A gas such as CO2 that absorbs and emits thermal IR radiation remains in thermal equilibrium within an atmospheric layer by collisional exchange of energy with the other gases. A CO2 molecule that absorbs energy to excite its vibrational motion very quickly loses the excess energy in collisions and has a warming effect on the layer. Another CO2 molecule that has a high enough energy (within the temperature-dependent Maxwell-Boltzmann distribution of energy in the layer) can become vibrationally excited and emit energy in the thermal IR. Collisions soon bring this molecule back into thermal equilibrium and have a cooling effect on the layer. The combination of these two processes occurring at equal rates, equal emissivity and absorptivity, keeps the absorbing gas in thermal and radiative equilibrium within the layer.

The multilayer atmosphere model is illustrated here for a three-layer atmosphere.
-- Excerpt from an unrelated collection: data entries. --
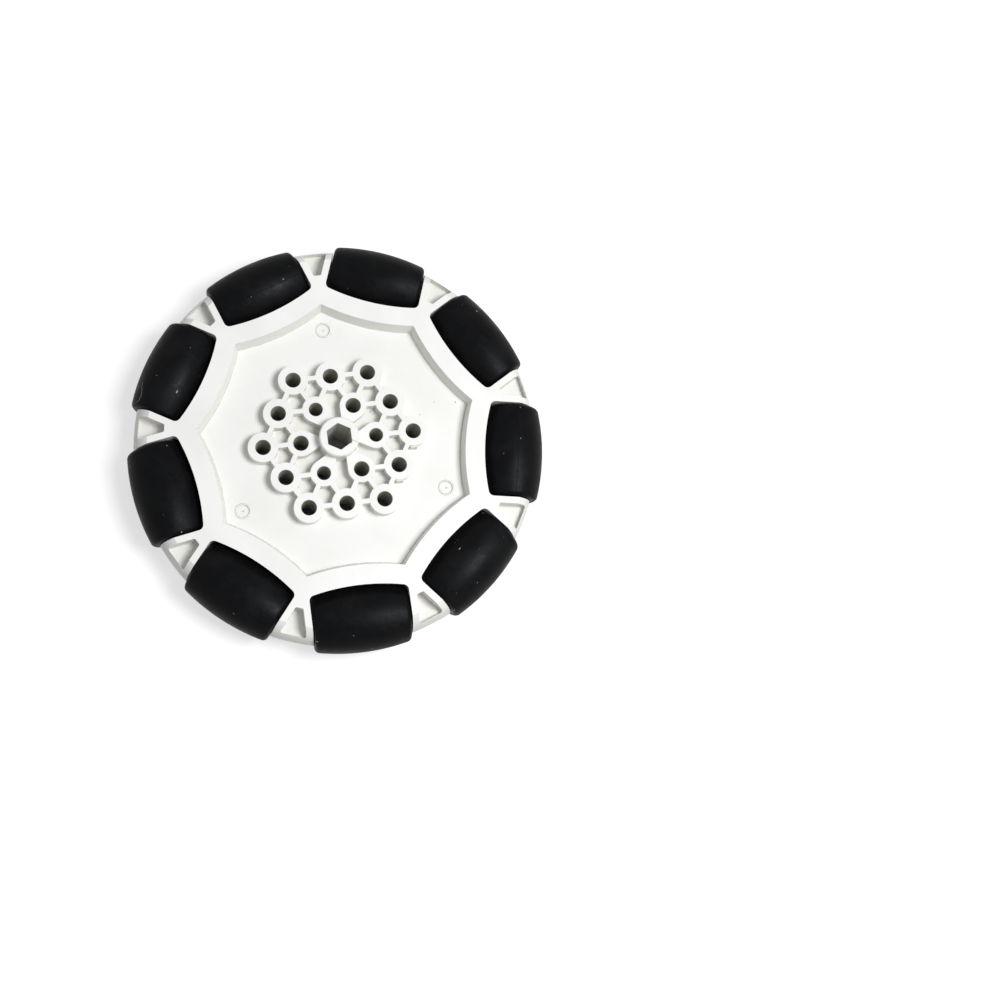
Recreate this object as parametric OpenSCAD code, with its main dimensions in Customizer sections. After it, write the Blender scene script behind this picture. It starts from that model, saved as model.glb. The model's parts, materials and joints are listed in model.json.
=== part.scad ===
// Omni wheel with nine barrel rollers round a moulded two-piece body.
// The wheel's axle runs along Z, the parting plane of the two body halves is
// z = 0 and the origin is the wheel's centre. Each roller turns freely on a
// steel pin that lies along the rim and is clamped between the two halves.
// Lengths are in millimetres and angles in degrees.

/* [Wheel] */
// Diameter over the crowns of the rollers
wheel_d = 89; // [88:0.1:91]
// How far the rollers stand out past the rim
roller_proud = 1.4; // [1.2:0.1:2]
// Width of the rim's crown, from its widest point in to the flat face
crown_w = 3.1; // [2.8:0.1:3.4]
// Radius of curvature of the rim's crown
crown_r = 6.5; // [6:0.1:10]
// Thickness of the body across its two faces
body_t = 11; // [10.6:0.1:11.8]

/* [Rollers] */
// Diameter of a roller at its middle
roller_d = 13.8; // [13.2:0.1:14]
// Width of a spoke where the pins run, between two windows
spoke_w = 6.2; // [5.8:0.1:7]
// Rounding of the tyre's ends
tyre_edge_r = 1.1; // [0.5:0.1:2]
// Outer diameter of the hard core inside the tyre
core_d = 5; // [4:0.1:7]
// How far the core stands out of each end of the tyre
core_proud = 0.12; // [0.08:0.01:0.16]
// Diameter of the steel pin that a roller turns on
pin_d = 2; // [1.5:0.1:2.4]
// Space between the ends of neighbouring pins
pin_space = 1.4; // [1.2:0.1:2]
// Chamfer on the pin's ends
pin_chamfer = 0.25; // [0.1:0.05:0.4]

/* [Clearances] */
// Running clearance between a pin and its core, on the radius
pin_gap = 0.05; // [0.03:0.01:0.15]
// Clearance between a pin and its seat in the body, on the radius
seat_gap = 0.02; // [0.01:0.01:0.05]
// Gap between a tyre and the inner wall of its window, at the parting plane
window_gap = 0.4; // [0.35:0.05:0.6]
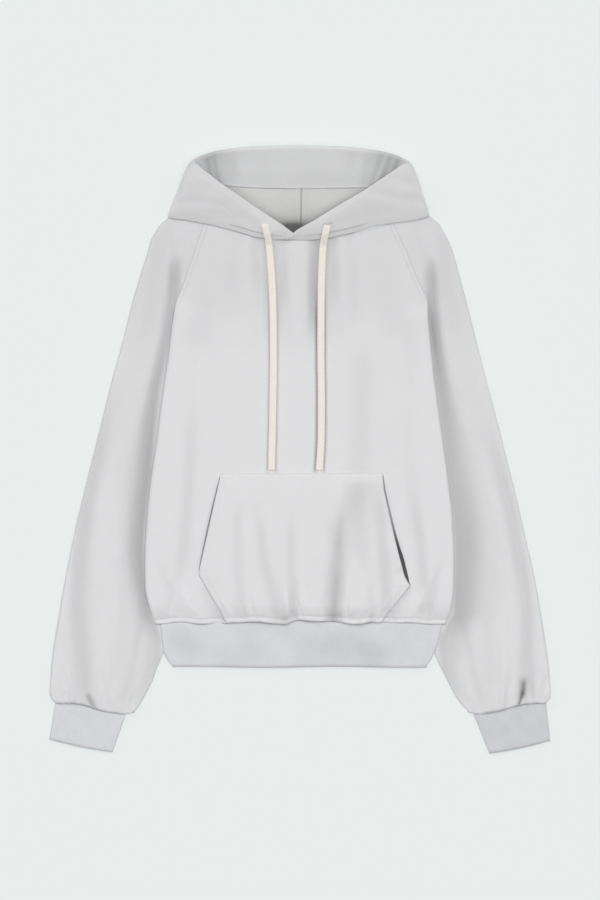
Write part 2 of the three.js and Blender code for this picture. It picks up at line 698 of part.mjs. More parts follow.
const centreSeamX = 1.5;
function insidePoint(from, to) {
  return (share, down) => {
    const at = lerp(from, to, share);
    const [foldX, foldY, foldZ] = facingTracks.slice(3).map((read) => read(at));
    const lowX = foldX * 0.5;
    const neckEdge = bodyY(neckY, lowX) + 1;
    const x = lerp(foldX, lowX, down);
    const y = lerp(foldY - 1, neckEdge, down);
    return new THREE.Vector3(x, y, 2.7 + (foldZ - 2.7) * (1 - down) ** 1.5);
  };
}
function insideHalf(side) {
  const middle = 0.5 + side * 0.0008;
  const outer = side < 0 ? insidePoint(0.04, middle) : insidePoint(middle, 0.96);
  return clothWall({
    outer,
    inner: straightDown(outer, fleece * 1.1),
    columns: steps(0, 1, 6),
    rows: steps(0, 1, 6),
  });
}

// The rest of the hood has collapsed under its inside: one rounded heap of layers.
const heap = { x: centreSeamX, y: 394, halfWidth: 112, halfDepth: 44, layers: 3 };
function heapTop(y) {
  return 3.2 + Math.max(0, y - 348) * 0.22;
}
function hoodFolded() {
  const around = 28;
  const rings = [{ share: 0.9, level: 0 }];
  for (let layer = 0; layer < heap.layers; layer += 1) {
    rings.push({ share: 1 - 0.04 * layer, level: (layer + 0.5) / heap.layers });
    rings.push({ share: 0.94 - 0.04 * layer, level: (layer + 1) / heap.layers });
  }
  rings.push({ share: 0.5, level: 1 });
  const ringPoint = (share, level, angle) => {
    const x = heap.x + heap.halfWidth * share * Math.cos(angle);
    const y = heap.y + heap.halfDepth * share * Math.sin(angle);
    return [x, y, level * heapTop(y)];
  };
  const points = [heap.x, heap.y, 0];
  for (const { share, level } of rings) {
    for (let k = 0; k < around; k += 1) {
      points.push(...ringPoint(share, level, (2 * Math.PI * k) / around));
    }
  }
  points.push(heap.x, heap.y, heapTop(heap.y));
  const top = 1 + rings.length * around;
  const triangles = [];
  for (let k = 0; k < around; k += 1) {
    const next = (k + 1) % around;
    triangles.push(0, 1 + next, 1 + k);
    for (let ring = 0; ring + 1 < rings.length; ring += 1) {
      const low = 1 + ring * around;
      const high = low + around;
      triangles.push(low + k, low + next, high + next, low + k, high + next, high + k);
    }
    const highest = 1 + (rings.length - 1) * around;
    triangles.push(highest + k, highest + next, top);
  }
  return solid(points, triangles);
}

// A flat woven cord, along its route.
function cord(route) {
  const [halfWidth, halfThickness] = [cordWidth / 2, cordThickness / 2];
  const corner = 1.1;
  const section = new THREE.Shape();
  section.moveTo(halfThickness, halfWidth - corner * 1.6);
  section.lineTo(halfThickness - corner, halfWidth);
  section.lineTo(corner - halfThickness, halfWidth);
  section.lineTo(-halfThickness, halfWidth - corner * 1.6);
  section.lineTo(-halfThickness, corner * 1.6 - halfWidth);
  section.lineTo(corner - halfThickness, -halfWidth);
  section.lineTo(halfThickness - corner, -halfWidth);
  section.lineTo(halfThickness, corner * 1.6 - halfWidth);
  section.closePath();
  const path = new THREE.CatmullRomCurve3(route.map((point) => new THREE.Vector3(...point)));
  return new THREE.ExtrudeGeometry(section, { steps: 28, bevelEnabled: false, extrudePath: path });
}

const hoodie = new THREE.Group();
function sew(name, geometry, finish) {
  const mesh = new THREE.Mesh(geometry, finish);
  mesh.name = name;
  hoodie.add(mesh);
}

sew("body_front", bodyFront, finishes.fleece);
sew("body_back", bodyBack, finishes.fleece);
sew("pocket", pocket, finishes.fleece);
sew("sleeve_left", sleeve(-1), finishes.fleece);
sew("sleeve_right", sleeve(1), finishes.fleece);
sew("hem_rib", hemRib, finishes.rib);
sew("cuff_left", cuff(cuffs[0]), finishes.rib);
sew("cuff_right", cuff(cuffs[1]), finishes.rib);
sew("hood_left", hoodHalf(hoodLeftStations), finishes.fleece);
sew("hood_right", hoodHalf(hoodRightStations), finishes.fleece);
sew("hood_facing", hoodFacing, finishes.lining);
sew("hood_inside_left", insideHalf(-1), finishes.lining);
sew("hood_inside_right", insideHalf(1), finishes.lining);
sew("hood_folded", hoodFolded(), finishes.lining);
sew("drawcord_left", cord(cordRoutes.left), finishes.cord);
sew("drawcord_right", cord(cordRoutes.right), finishes.cord);

export default hoodie;
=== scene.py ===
import math

import bmesh
import bpy
import numpy as np
from mathutils import Matrix, Vector


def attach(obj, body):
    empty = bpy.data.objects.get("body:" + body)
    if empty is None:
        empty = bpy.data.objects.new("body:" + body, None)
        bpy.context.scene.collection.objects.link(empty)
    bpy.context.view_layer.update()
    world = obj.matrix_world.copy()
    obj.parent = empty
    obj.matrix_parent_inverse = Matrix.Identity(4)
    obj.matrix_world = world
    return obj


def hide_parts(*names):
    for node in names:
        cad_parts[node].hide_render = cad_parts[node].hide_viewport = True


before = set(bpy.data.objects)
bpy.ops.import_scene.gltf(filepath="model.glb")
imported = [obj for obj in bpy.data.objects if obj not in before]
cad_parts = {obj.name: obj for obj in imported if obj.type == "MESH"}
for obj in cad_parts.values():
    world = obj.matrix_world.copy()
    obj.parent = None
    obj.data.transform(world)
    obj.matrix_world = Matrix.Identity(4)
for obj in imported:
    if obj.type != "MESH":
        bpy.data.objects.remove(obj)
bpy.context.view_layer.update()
print("frame loaded")

# A pullover hoodie laid flat on its back. Shapes are worked out in millimetres: +X is to the
# viewer's right, +Y runs from the hem to the hood, +Z comes up from the floor.
mm = 0.001

photo = {
    "height": 900,
    "mmPerPixel": 1.5,
    "lens": 600,  # long, so that the raised hood isn't drawn larger than the hem
    "sensor": 36,
    "clipEnd": 60,
}


def makeCamera():
    lens = bpy.data.cameras.new("camera")
    lens.lens = photo["lens"]
    lens.sensor_width = photo["sensor"]
    lens.clip_end = photo["clipEnd"]
    camera = bpy.data.objects.new("camera", lens)
    tall = photo["height"] * photo["mmPerPixel"] * mm
    camera.location = (0, 0, tall * photo["lens"] / photo["sensor"])
    bpy.context.scene.collection.objects.link(camera)
    bpy.context.scene.camera = camera


makeCamera()


# Curves, ramps and folds

def mix(a, b, t):
    return a + (b - a) * t


def smooth(t):
    t = np.clip(t, 0, 1)
    return t * t * (3 - 2 * t)


def bell(distance, width):
    return np.exp(-((distance / width) ** 2))


# A smooth curve through the given values that never swings past them.
def track(at, values):
    order = np.argsort(at)
    place = np.array(at, float)[order]
    value = np.array(values, float)[order]
    slope = np.diff(value) / np.diff(place)
    tangent = np.concatenate([slope[:1], slope[1:] * 0, slope[-1:]])
    product = slope[:-1] * slope[1:]
    total = slope[:-1] + slope[1:]
    turning = product > 0
    tangent[1:-1][turning] = 2 * product[turning] / total[turning]

    def read(where):
        where = np.clip(where, place[0], place[-1])
        k = np.clip(np.searchsorted(place, where, side="right") - 1, 0, len(place) - 2)
        span = place[k + 1] - place[k]
        t = (where - place[k]) / span
        ease = t * t * (3 - 2 * t)
        leave = t * (1 - t) ** 2 * span * tangent[k]
        arrive = t * t * (t - 1) * span * tangent[k + 1]
        return mix(value[k], value[k + 1], ease) + leave + arrive

    return read


def sideTrack(table):
    left = track(table["y"], table["left"])
    right = track(table["y"], table["right"])
    return lambda side, y: np.where(np.asarray(side) < 0, left(y), right(y))


def sideOf(x):
    return np.where(np.asarray(x) < 0, -1.0, 1.0)


def sideName(side):
    return "left" if side < 0 else "right"


# How far each point of a line lies from its start, along the line.
def distanceAlong(points):
    legs = np.linalg.norm(np.diff(points, axis=0), axis=1)
    return np.concatenate([[0], np.cumsum(legs)])


farAway = 1e9
foldSpread = 0.35  # how much wider a fold is where it fades
waves = 8  # that an unevenness is made of


# Each fold is a soft ridge or trough along a line of points: the line, half width, height and fade.
def foldHeight(folds, x, y):
    total = np.zeros_like(x)
    for line, width, height, fade in folds:
        near = np.full_like(x, farAway)
        beyond = np.zeros_like(x)
        last = len(line) - 2
        for k, (start, end) in enumerate(zip(line, line[1:])):
            alongX, alongY = end[0] - start[0], end[1] - start[1]
            length = math.hypot(alongX, alongY)
            reach = ((x - start[0]) * alongX + (y - start[1]) * alongY) / length
            held = np.clip(reach, -farAway if k == 0 else 0, farAway if k == last else length)
            awayX = x - start[0] - alongX * held / length
            awayY = y - start[1] - alongY * held / length
            away = np.hypot(awayX, awayY)
            closer = away < near
            before = -reach if k == 0 else 0 * reach
            after = reach - length if k == last else 0 * reach
            near = np.where(closer, away, near)
            beyond = np.where(closer, np.maximum(np.maximum(before, after), 0), beyond)
        total += height * bell(near, width * (1 + foldSpread * beyond / fade)) * bell(beyond, fade)
    return total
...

The radiation represented in the diagram is at a wavelength that can be absorbed by an IR-active molecule in the atmosphere. The squiggly arrows represent radiation emitted by the body from which the arrow originates. The straight-line arrows represent radiation that has been transmitted without absorption through a layer. The temperature-dependent Planck black-body function for this wavelength is represented by B with a subscript denoting the temperature of the layer to which it applies. The emissivity of each layer is similarly labeled. The temperatures are TP at the surface and T1 > T2 > T3 for the temperatures of the layers. Decreasing pressure and, hence density and partial pressure, of the atmospheric gases is represented by the decreasing depth of color of the layers.

To interpret this model, begin with the radiation from the Earth’s surface at the bottom left of the diagram. Since the surface emits like a black body, the energy emitted at the wavelength in question is the emission for this wavelength from a black body at the temperature of the surface, BP. When this radiation interacts with IR-absorbing molecules in layer 1, some of it is absorbed, ε1BP, and the remainder, (1 – ε1)BP, passes through, as shown by the straight arrow emerging from the layer. The absorbed energy is not labeled in the diagram, because the focus of the model is on the radiation that has to leave the atmosphere in order to maintain (or try to maintain) the energy balance of the planet.

Radiation from the surface and each layer is, of course, emitted in all directions. In this one-dimensional model, emission is shown only up and down relative to the Earth’s surface.

When the radiation transmitted through layer 1 interacts with the IR-absorbing molecules in layer 2, some of it is absorbed, ε2(1 – ε1)BP (not labeled), and the remainder, (1 – ε2)(1 – ε1)BP, passes through. This process is repeated in layer 3, so the atmospheric layers have attenuated energy that started from the surface and only (1 – ε3)(1 – ε2)(1 – ε1)BP leaves the top layer. Similarly, radiation emitted upwards from any lower layer leaves the atmosphere from the top layer after attenuation by the intervening layers. From the point of view of an observer outside the atmosphere, all the radiation at this wavelength is seen as coming from the topmost, coldest atmospheric layer.

The absorptivity (and therefore the emissivity) of the layers decreases with altitude for several reasons, the most obvious being the decrease in numbers of IR-absorbing molecules as the density of the atmosphere decreases. Emissivity is also temperature dependent, decreasing with decrease in temperature. Finally, we must account for the effects of collisional absorption-emission line broadening. Perturbation of the energy of an absorbing or emitting molecule during a collision with another molecule leads to a broader spread of absorbed or emitted wavelengths than for the undisturbed molecule. Any collision can cause this perturbation, so the amount of the line broadening is a function of the total pressure or density of the gas, including both IR-absorbing and non-absorbing molecules. Thus, line broadening for IR-absorbing gases is larger at lower altitudes and decreases with altitude. A wavelength that is absorbed relatively strongly in the broadened wavelength range at lower altitudes will absorb more weakly at higher altitudes where the broadening is less. Thus the absorptivity and emissivity at this wavelength will decrease with altitude.

Application to Earth’s Atmosphere applies this analysis of a three-layer atmosphere to observations of the Earth’s actual atmosphere.

The atmosphere of Mars, at a total pressure of 0.64 kPa (about 1/160 that of Earth), is 95% CO2. The amount of CO2 in a column of the Martian atmosphere is about 17 times greater than in a similar column of Earth’s atmosphere. However, the collisional broadening of the CO2 absorption and emission lines in the thin Martian atmosphere is much less than on Earth. This factor, together with the lower temperatures on Mars, reduces the absorptivities and emissivities enough to make the CO2 atmospheric warming effect on Mars weaker than that on Earth. (The lack of water on Mars also means that the water vapor feedback that amplifies the CO2 atmospheric warming on Earth is not operative on Mars.) Exactly the opposite is the case for Venus with an atmosphere that is about 97% CO2 at a total pressure of 9300 kPa (more than 90 times that of Earth). The collisional broadening of the CO2 spectral lines is larger than on Earth and extends high into the Venusian atmosphere. This factor, and the higher temperature on Venus, increases the absorptivities and emissivities so much that Venus is sometimes characterized as having a runaway greenhouse effect that makes the Venusian surface temperature about 500 K higher than it would be without the atmospheric warming.